Johannes Birringer Johannes.Birringer at brunel.ac.uk
Mon Apr 18 02:30:51 AEST 2016

hello all

moving images studies, Alessandra, this is your practice, yes? and I started to read your essay, the one you linked us to (strangely, the symposium & exhibition which seems to have been the cause of the catalogue, the formation of the "liquid blackness" group, etc, mentions many folks but actually not you – you excluded yourself?); the writing is beautiful and, having just started to read, I like your emphasis on the senses, on touch, skin, texture, smell and voice, and you are not so far from what Tommy spoke about, although I also need to time to reflect on what Tommy in motion points to (among many things pointing) - 

for example the scaffolding, Tommy, that you rightly critique:

.  we've had centuries of philosophical tracts created to stabilize black abjection 
we may have to stop relying on other people's labor in order to prove 'our' points. 

...the academy has been built on a certain scaffolding that points toward an elite rendering accessible to a certain few.  but black performance and black aesthetics are available to all, in some ways.  how could we construct theory that actually answers black aesthetics in an availability? >>>

the elite rendering has sometimes been of course the problem here too, on a listserv such as this, which is overdiscursive and sometimes exclusionary, and often undervalues performance or music or installations or other forms of artistic practice not referencing Deleuze/Butler/Foucault/Fanon/usw , and while I do agree, Alessandra, that the drawing of lines is not helpful, at the same time I wonder then how to understand "availability to all", as Tommy optimistically suggests (and I think rightly as black aesthethics have influenced hugely and were appropriated hugely - as a recent book on the centrality of black dance in the 20th century argues [ "America Dancing: From the Cakewalk to the Moonwalk"]), and how that works across various political, economic and cultural contexts  (as Simon also pointed out), and (concretely) where in my location here in London one could not easily point to a singular or commonly understood black cultural aesthetic  (e.g. many of our students and families here are from the Middle East, Arab countries, from Muslim African nations and regions, or second or third generation immigrant Caribbean families, usw)

Incidentally, my posting last night, with the images, it all failed repeatedly and strangely.  I figured it must have been my basic effort to use some of Maori terms and words in Maori spelling, that flipped my "plain text" and resulted
in garbled (unreadable) code arriving at the empyre which then refused to publish the unreadable. Now isn't that ironic.

Johannes Birringer
[Alessandra schreibt]

[...] aesthetics is found in the work and in the practice, so, from the outside, it can only be read.

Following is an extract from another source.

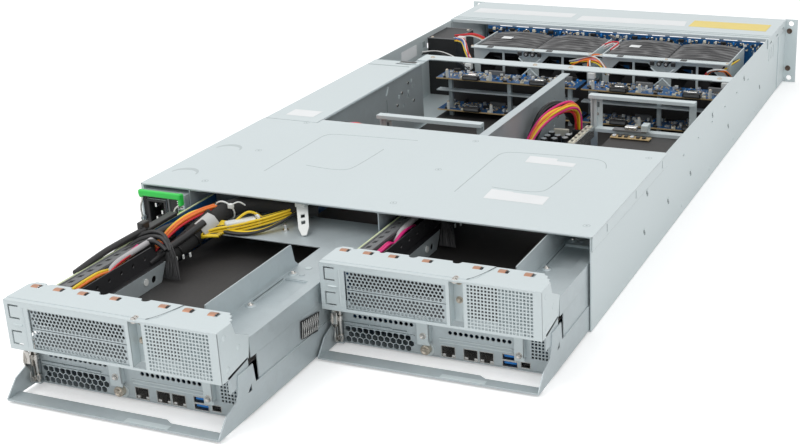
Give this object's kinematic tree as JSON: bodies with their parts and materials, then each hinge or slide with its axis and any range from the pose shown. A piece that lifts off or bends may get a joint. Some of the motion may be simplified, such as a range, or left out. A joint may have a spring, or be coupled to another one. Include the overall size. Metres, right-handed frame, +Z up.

 [And I know Tommy would not like this, but some of us are not are practitioners, so we “read” for form and aesthetics, so that it might perform its cultural work beyond the strict circle of the art-makers….  Drawing such a sharp line between practitioners and “receivers” might not allow this aesthetics-in-practice to be felt outside of where it is strictly taking place]

With the idea of liquid blackness I suggest that aesthetics and form should be read by attuning oneself to the ways they modulate the affective sensorium implied or enacted by the work.

I don’t think that the essential ambiguity and ambivalence of liquid blackness resides in a collapsing of the aesthetics onto the analytic and vice versa. Instead,  I think this ambivalence is found in the realization that, many times, the same liquidity that promises fluidity of expansion, multiplicity, inclusiveness, etc. is also the liquidity that delivers the erotics of the racial encounter and therefore might undo these liberatory possibilities.

This ambivalence means coming to terms with the fact the two poles of liquid blackness might very uncomfortably touch somewhere, in a place where it becomes very hard to disentangle their two radically different directions.

Thank you, Johannes, for attaching an image of a Fred Wilson’s "Drip Drop Plop”, which I have written about in a forthcoming essay for the journal Discourse. I am looking forward to discussing it a bit more (and I am grateful to Derek for bringing it up and to Marisa for to that conversation as well) but I wanted to address Simon’s question first.

Still thinking about Tommy’s last post….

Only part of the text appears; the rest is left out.